The women storm off past a fence that cordons off their all-inclusive resort, leaving their suitor behind. David Patrick, about 30, scratches an ear ruefully but takes the rejection in stride. ''Women been coming in droves since that movie,'' he says.

He's talking about the film How Stella Got Her Groove Back, the movie about a woman who goes to Jamaica and falls in love with a man half her age and rediscovers her enthusiasm for life. ''It's not just Americans,'' Patrick says. ''English women, Germans, Swiss - they all say the same thing: That they've come to get their groove back.'' The movie was based on a book by Terry McMillan who said she kept running into women who bought tickets to Jamaica after Stella became a bestseller in 1996.

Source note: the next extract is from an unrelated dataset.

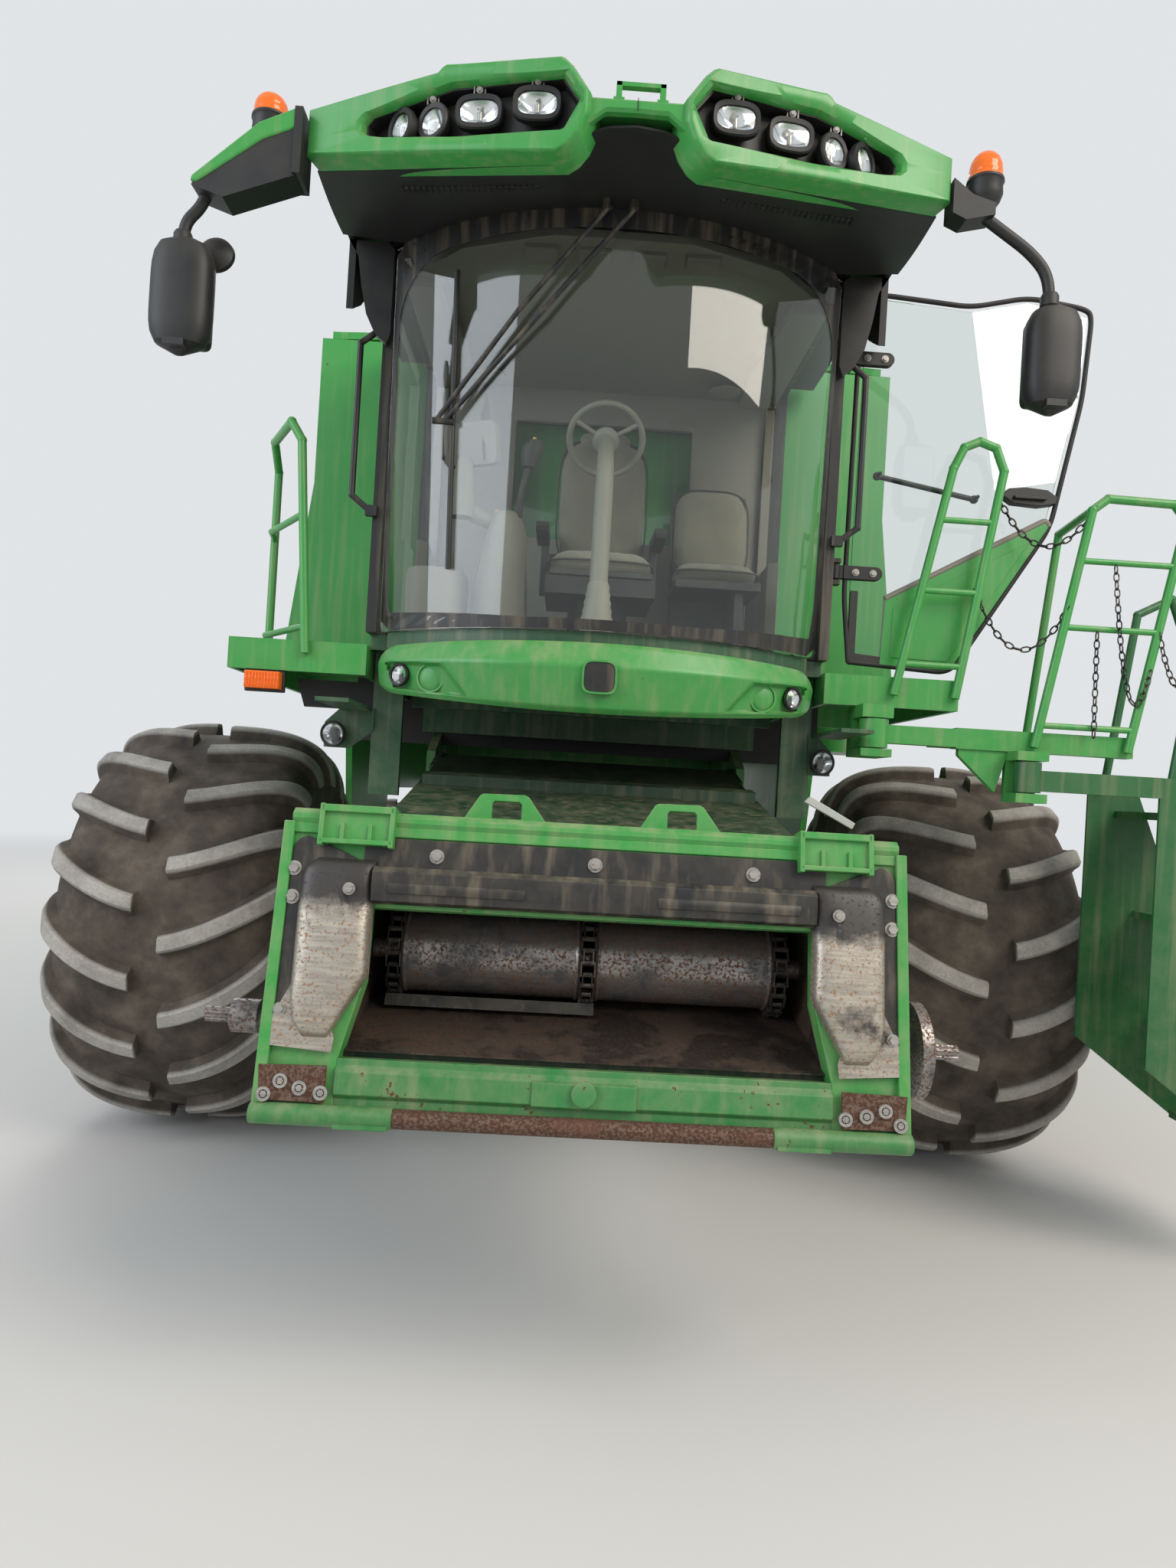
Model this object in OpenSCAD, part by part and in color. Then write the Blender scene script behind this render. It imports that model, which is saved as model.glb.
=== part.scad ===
// Combine harvester, self-propelled, without its header, cab door open and ladder swung out.
// Millimetres. Pieces are drawn with the front axle at Y = 0, the middle at X = 0, the ground at
// Z = 0 and the front facing -Y. in_frame() then centres the whole machine on the origin.

/* [Front wheels] */
// Outside diameter of a front tyre over its lugs
front_tyre_d = 2000; // [1800:10:2150]
// Width of a front tyre
front_tyre_w = 1200; // [900:10:1240]
// Diameter of a front rim
front_rim_d = 813; // [760:1:900]
// Distance between the middles of the front tyres
front_track = 3700; // [3660:10:3900]
// Lugs on each half of a front tyre
front_lugs = 18; // [16:1:20]

/* [Rear wheels] */
// Outside diameter of a rear tyre over its lugs
rear_tyre_d = 1600; // [1400:10:1640]
// Width of a rear tyre
rear_tyre_w = 620; // [500:10:640]
// Diameter of a rear rim
rear_rim_d = 762; // [740:1:800]
// Distance between the middles of the rear tyres
rear_track = 3000; // [2960:10:3200]
// Lugs on each half of a rear tyre
rear_lugs = 13; // [13:1:16]
// Distance between the axles
wheelbase = 3550; // [3450:10:3650]
// Height of a tyre's lugs
lug_h = 58; // [40:1:70]

/* [Frame] */
// Middle of each frame rail, sideways from the machine's middle
rail_x = 450; // [420:5:480]
// Width of a frame rail
rail_w = 120; // [90:5:140]
// Height of a frame rail
rail_h = 250; // [200:5:250]
// Side of the square front axle housing
axle_h = 300; // [260:5:320]
// Radius of the drawbar bore at the back
hitch_r = 26; // [20:1:32]

/* [Separator body] */
// Half width of the separator body between the wheels
body_half = 760; // [740:5:770]
// Top of the separator body, where the tank and the engine stand
body_top = 2400; // [2380:5:2440]
// Half width over the side panels
panel_half = 1500; // [1480:5:1540]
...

The movie, starring Angela Bassett as Stella and Taye Diggs as her lover Winston, appears to have had even more of an effect. ''Jamaica couldn't have paid for the publicity we're getting,'' says photographer Ken Ramsay, referring to scenes that linger on white-sand beaches, turquoise and emerald waters, cloudless skies and exotic flowers.

Jamaica's Tourist Board had in fact, screened the film for U.S. travel agents and aired TV spots promoting the island as a lovers' getaway. Mark Adkins, a manager at the public relations agency Adkins-Rome Entertainment and Marketing in Los Angeles, describes an enthusiastic response, with ''a lot of women... saying they wanted to go to Jamaica to find their Winston.'' ''We're seeing groups of ladies coming together that look like the type Terry McMillan was writing about - more single ladies,'' says hotel manager Brian Sang.

Mr. Sang, executive manager of the Jamaica Grande resort at Ocho Rios on the island's north coast, says one visitor sent him a poem saying she and her girlfriends were ''coming to get their groove back.'' A new lexicon has grown around the movie. ''I've heard tourists say things like, 'There's a Stella thing going on here,''' Sang says.

But, Wayne Cummings, president of the Negril Chamber of Commerce and first vice president of the Jamaica Hotel and Tourist Association (JHTA), told the Sunday Herald on June 12, 2006, that sex tourism is not condoned by the organisations that he represents.

He pointed out that although many visitors to exotic locations such as Jamaica often arrive with hope of finding an "escort", the country has made efforts to move away from this image. "It still happens, but we categorise it as tourist harassment. We invite tourists here for sun, sea, sand and Jamaican hospitality, which does not necessarily include sexual favours," said Cummings.

Mr. Cummings further added that sex tourism brought with it many negative implications such as the spread of infectious diseases and a tarnished national image. "Those persons in the sex tourism industry are better served by getting training and incorporate themselves into legitimate tourism jobs," he said. Cummings indicated that tourism interests in the resort towns have better working relationships with the police, and this has prevented the problem from being an overt one. He also indicated that tourism interests have also begun to address the problem through education. Cummings also spoke to the issue of staff training at the Sandals hotel chain to ensure that internal and external interaction does not become or appear untoward.

Perhaps most telling is the desperate summation of a suffering black woman seen begging for an end to the Jamaican people's neverending cycle of poverty. She wants, "the white world to come give us our deliverance, because it was them who take us out of our land and carry us here." Viewed in this light, Rent a Rasta is a clarion call which establishes that sex tourism is not merely the harmless indulgence of horny white women gone wild, but a burgeoning trend which continues to wreak havoc on a Caribbean culture and family structure already in crisis.